■ **Collected data entries**

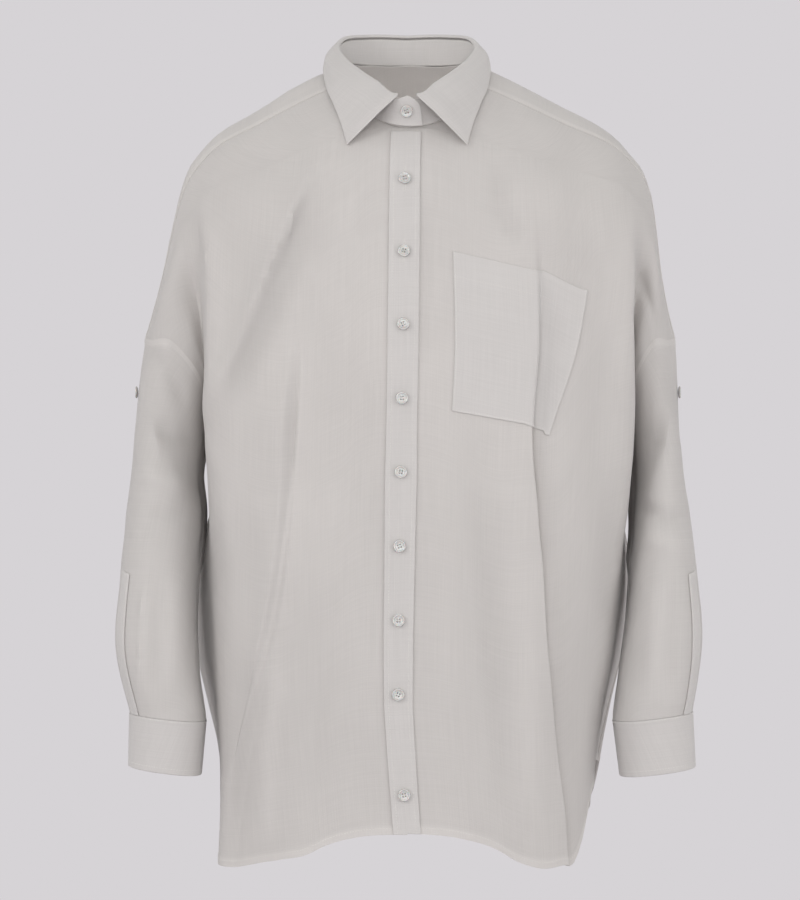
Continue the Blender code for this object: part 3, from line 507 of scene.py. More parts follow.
def collar_curve(turn, part):
    """Points of the collar's fold or edge at turns from the front, on both halves."""
    rows = [getattr(row, part) for row in COLLAR]
    knots = [fold_turn(row.fold) for row in COLLAR]
    if part == "fold":
        rows.append(STAND_TOP)
        knots.append(0.0)
    from_front = np.abs((turn + math.pi) % (2 * math.pi) - math.pi)
    points = along(knots[::-1], rows[::-1], from_front)
    points[:, 0] *= np.where((turn % (2 * math.pi)) < math.pi, 1.0, -1.0)
    points[:, 0] += COLLAR_MIDDLE_X
    return points


def collar_lap(turn):
    """How far the stand's outer end stands off at each turn."""
    start = 2 * math.pi - STAND_LAP - LAP_STARTS
    return (DOUBLED + STAND_LAP_GAP) * smooth((turn - start) / LAP_STEPS)


def outward_of(turn):
    """Level directions away from the neck."""
    return np.stack([np.sin(turn), -np.cos(turn), np.zeros(len(turn))], axis=1)


# ---------------------------------------------------------------- fine grids of the same surfaces
# The spacing of fine rows, columns for each of the solids', fine rows and rings, and extra places by edges
FINE = 0.003
REFINE = 5
LOW_FINE = 128
NECK_FINE = 60
SLEEVE_FINE = 110
EDGE_STEPS = (0.0, 0.0002, 0.0005, 0.0009, 0.0015, 0.0028)


def steps(start, stop):
    return np.linspace(start, stop, max(2, round(abs(stop - start) / FINE)) + 1)


def refined(shares):
    """More columns between those of the solids."""
    at = np.linspace(0, shares.shape[1] - 1, (shares.shape[1] - 1) * REFINE + 1)
    i = np.minimum(at.astype(int), shares.shape[1] - 2)
    return shares[:, i] * (1 - (at - i)) + shares[:, i + 1] * (at - i)


def upper_half(side, ways):
    shares = refined(columns(side, ways))
    return body(side, shares, np.broadcast_to(ways[:, None], shares.shape))


def lower_half(side, face):
    up = np.linspace(0, 1, LOW_FINE + 1)
    shares = refined(columns(side, face * np.linspace(LOWEST_WAY, UNDERARM, LOW_FINE + 1)))
    hem = hem_way(side, shares[0], face)
    return body(side, shares, hem + (face * UNDERARM - hem) * up[:, None])


FINE_NECK_FRONT, FINE_NECK_YOKE = neck_ways(NECK_FINE)
FINE_FRONT = np.concatenate([steps(-UNDERARM, NECK_FRONT)[:-1], FINE_NECK_FRONT])
FINE_YOKE = np.concatenate([FINE_NECK_YOKE, steps(NECK_BACK, YOKE_BACK)[1:]])
FINE_BACK = steps(YOKE_BACK, UNDERARM)
SIDES = {-1: "right", 1: "left"}


def trunk_grids():
    """Fine grids: both fronts and the back from one end to the other, and the yoke in two halves."""
    grids, backs = {}, {}
    for side, name in SIDES.items():
        low_front, low_back = lower_half(side, -1), lower_half(side, 1)
        seam = (low_front[:, -1] + low_back[:, -1]) / 2
        low_front[:, -1] = low_back[:, -1] = seam
        front, yoke, back = (upper_half(side, ways) for ways in (FINE_FRONT, FINE_YOKE, FINE_BACK))
        front[0] = low_front[-1]
        low_back[-1] = back[-1] = (back[-1] + low_back[-1]) / 2
        back[-1, -1] = low_back[-1, -1] = front[0, -1]
        yoke[0] = front[-1]
        back[0] = yoke[-1]
        grids[f"front_{name}"] = np.concatenate([low_front, front[1:]])
        grids[f"yoke_{name}"] = yoke
        backs[side] = np.concatenate([back, low_back[::-1][1:]])
    grids["back"] = np.concatenate([backs[-1][:, :0:-1], backs[1]], axis=1)
    return grids


def sleeve_grid(side, grids):
    """The sleeve's rings, and for each of its columns the column of the solid's rings."""
    name = SIDES[side]
    front, yoke = grids[f"front_{name}"][LOW_FINE:, -1], grids[f"yoke_{name}"][1:, -1]
    back = grids["back"][1 : len(FINE_BACK) - 1, 0 if side < 0 else -1]
    loop = np.concatenate([front, yoke, back])[::2]
    ways = np.concatenate([FINE_FRONT, FINE_YOKE[1:], FINE_BACK[1:-1]])[::2]
    coarse = np.concatenate([FRONT_WAYS, YOKE_WAYS[1:], BACK_WAYS[1:-1], [UNDERARM]])
    column = np.interp(ways, coarse, np.arange(len(coarse)))
    angles = math.pi * (1 + ways / UNDERARM)
    even = column * 2 * math.pi / (len(coarse) - 1)
    rings = []
    for way in np.linspace(0, 1, SLEEVE_FINE + 1):
        turn = angles + (even - angles) * smooth(way / EVEN_WAY)
        sections = [loop] + [sleeve_section(row, side, turn) for row in SLEEVES[side]]
        knots = [0.0] + [row.way for row in SLEEVES[side]]
        rings.append(along(knots, np.array(sections), np.array([way]))[0])
    return np.array(rings), column


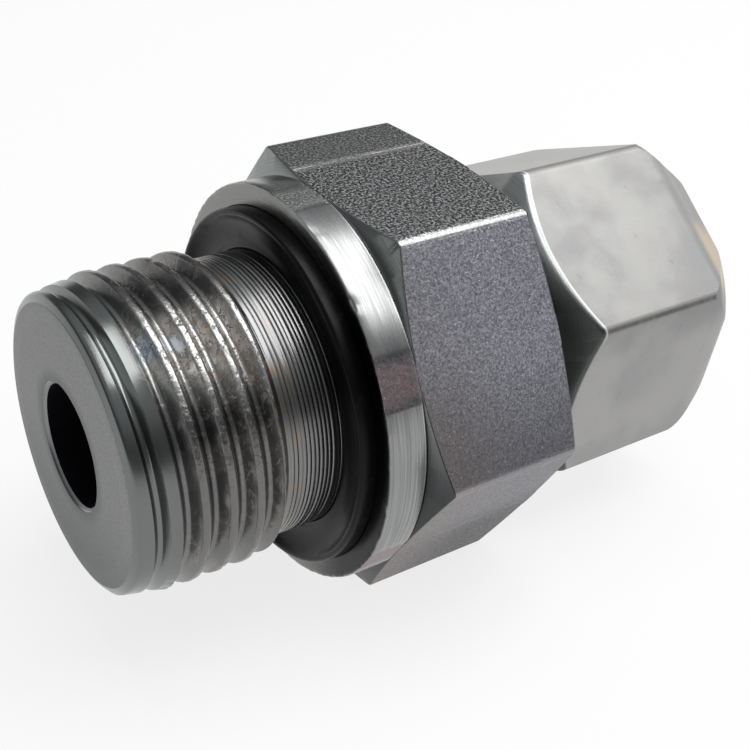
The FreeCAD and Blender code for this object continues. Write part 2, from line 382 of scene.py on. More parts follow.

■ **Work to complete**
Using the data above, print every record exactly as shown.

■ **The completed task**
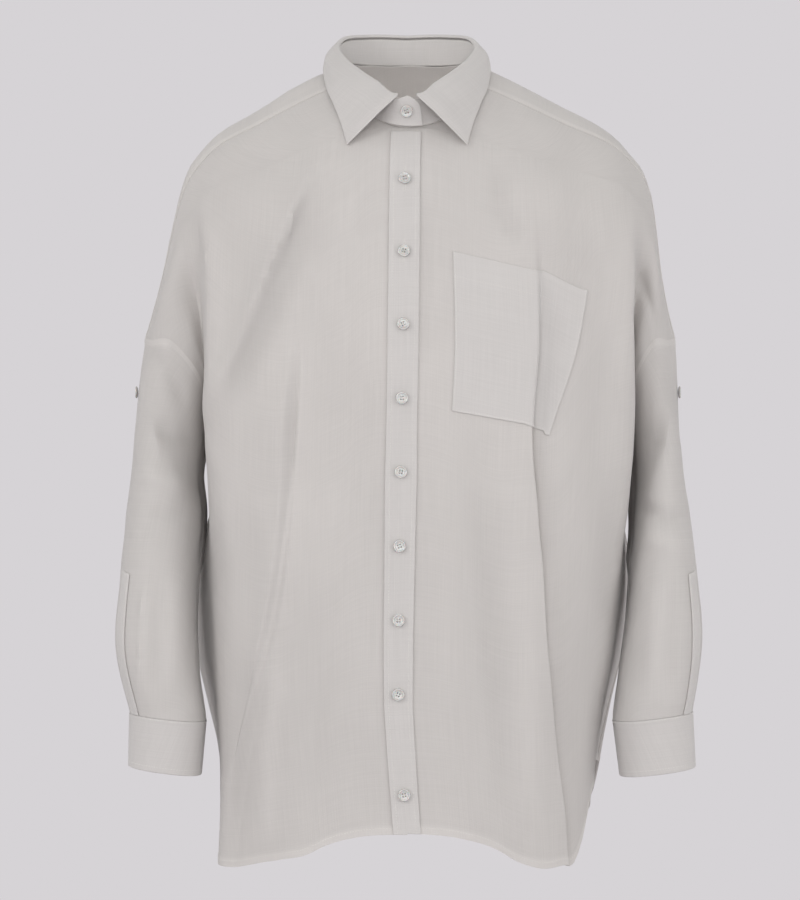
Continue the Blender code for this object: part 3, from line 507 of scene.py. More parts follow.
def collar_curve(turn, part):
    """Points of the collar's fold or edge at turns from the front, on both halves."""
    rows = [getattr(row, part) for row in COLLAR]
    knots = [fold_turn(row.fold) for row in COLLAR]
    if part == "fold":
        rows.append(STAND_TOP)
        knots.append(0.0)
    from_front = np.abs((turn + math.pi) % (2 * math.pi) - math.pi)
    points = along(knots[::-1], rows[::-1], from_front)
    points[:, 0] *= np.where((turn % (2 * math.pi)) < math.pi, 1.0, -1.0)
    points[:, 0] += COLLAR_MIDDLE_X
    return points


def collar_lap(turn):
    """How far the stand's outer end stands off at each turn."""
    start = 2 * math.pi - STAND_LAP - LAP_STARTS
    return (DOUBLED + STAND_LAP_GAP) * smooth((turn - start) / LAP_STEPS)


def outward_of(turn):
    """Level directions away from the neck."""
    return np.stack([np.sin(turn), -np.cos(turn), np.zeros(len(turn))], axis=1)


# ---------------------------------------------------------------- fine grids of the same surfaces
# The spacing of fine rows, columns for each of the solids', fine rows and rings, and extra places by edges
FINE = 0.003
REFINE = 5
LOW_FINE = 128
NECK_FINE = 60
SLEEVE_FINE = 110
EDGE_STEPS = (0.0, 0.0002, 0.0005, 0.0009, 0.0015, 0.0028)


def steps(start, stop):
    return np.linspace(start, stop, max(2, round(abs(stop - start) / FINE)) + 1)


def refined(shares):
    """More columns between those of the solids."""
    at = np.linspace(0, shares.shape[1] - 1, (shares.shape[1] - 1) * REFINE + 1)
    i = np.minimum(at.astype(int), shares.shape[1] - 2)
    return shares[:, i] * (1 - (at - i)) + shares[:, i + 1] * (at - i)


def upper_half(side, ways):
    shares = refined(columns(side, ways))
    return body(side, shares, np.broadcast_to(ways[:, None], shares.shape))


def lower_half(side, face):
    up = np.linspace(0, 1, LOW_FINE + 1)
    shares = refined(columns(side, face * np.linspace(LOWEST_WAY, UNDERARM, LOW_FINE + 1)))
    hem = hem_way(side, shares[0], face)
    return body(side, shares, hem + (face * UNDERARM - hem) * up[:, None])


FINE_NECK_FRONT, FINE_NECK_YOKE = neck_ways(NECK_FINE)
FINE_FRONT = np.concatenate([steps(-UNDERARM, NECK_FRONT)[:-1], FINE_NECK_FRONT])
FINE_YOKE = np.concatenate([FINE_NECK_YOKE, steps(NECK_BACK, YOKE_BACK)[1:]])
FINE_BACK = steps(YOKE_BACK, UNDERARM)
SIDES = {-1: "right", 1: "left"}


def trunk_grids():
    """Fine grids: both fronts and the back from one end to the other, and the yoke in two halves."""
    grids, backs = {}, {}
    for side, name in SIDES.items():
        low_front, low_back = lower_half(side, -1), lower_half(side, 1)
        seam = (low_front[:, -1] + low_back[:, -1]) / 2
        low_front[:, -1] = low_back[:, -1] = seam
        front, yoke, back = (upper_half(side, ways) for ways in (FINE_FRONT, FINE_YOKE, FINE_BACK))
        front[0] = low_front[-1]
        low_back[-1] = back[-1] = (back[-1] + low_back[-1]) / 2
        back[-1, -1] = low_back[-1, -1] = front[0, -1]
        yoke[0] = front[-1]
        back[0] = yoke[-1]
        grids[f"front_{name}"] = np.concatenate([low_front, front[1:]])
        grids[f"yoke_{name}"] = yoke
        backs[side] = np.concatenate([back, low_back[::-1][1:]])
    grids["back"] = np.concatenate([backs[-1][:, :0:-1], backs[1]], axis=1)
    return grids


def sleeve_grid(side, grids):
    """The sleeve's rings, and for each of its columns the column of the solid's rings."""
    name = SIDES[side]
    front, yoke = grids[f"front_{name}"][LOW_FINE:, -1], grids[f"yoke_{name}"][1:, -1]
    back = grids["back"][1 : len(FINE_BACK) - 1, 0 if side < 0 else -1]
    loop = np.concatenate([front, yoke, back])[::2]
    ways = np.concatenate([FINE_FRONT, FINE_YOKE[1:], FINE_BACK[1:-1]])[::2]
    coarse = np.concatenate([FRONT_WAYS, YOKE_WAYS[1:], BACK_WAYS[1:-1], [UNDERARM]])
    column = np.interp(ways, coarse, np.arange(len(coarse)))
    angles = math.pi * (1 + ways / UNDERARM)
    even = column * 2 * math.pi / (len(coarse) - 1)
    rings = []
    for way in np.linspace(0, 1, SLEEVE_FINE + 1):
        turn = angles + (even - angles) * smooth(way / EVEN_WAY)
        sections = [loop] + [sleeve_section(row, side, turn) for row in SLEEVES[side]]
        knots = [0.0] + [row.way for row in SLEEVES[side]]
        rings.append(along(knots, np.array(sections), np.array([way]))[0])
    return np.array(rings), column


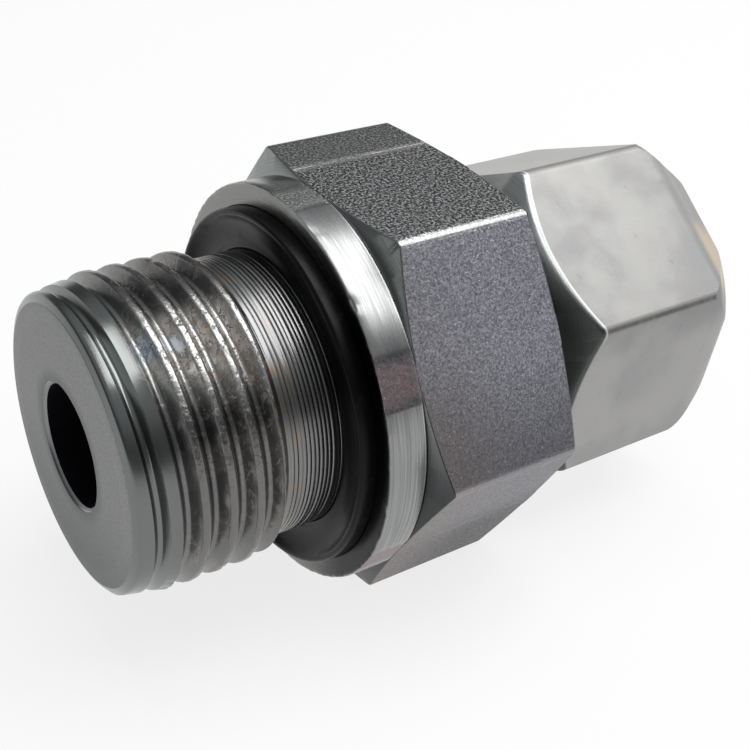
The FreeCAD and Blender code for this object continues. Write part 2, from line 382 of scene.py on. More parts follow.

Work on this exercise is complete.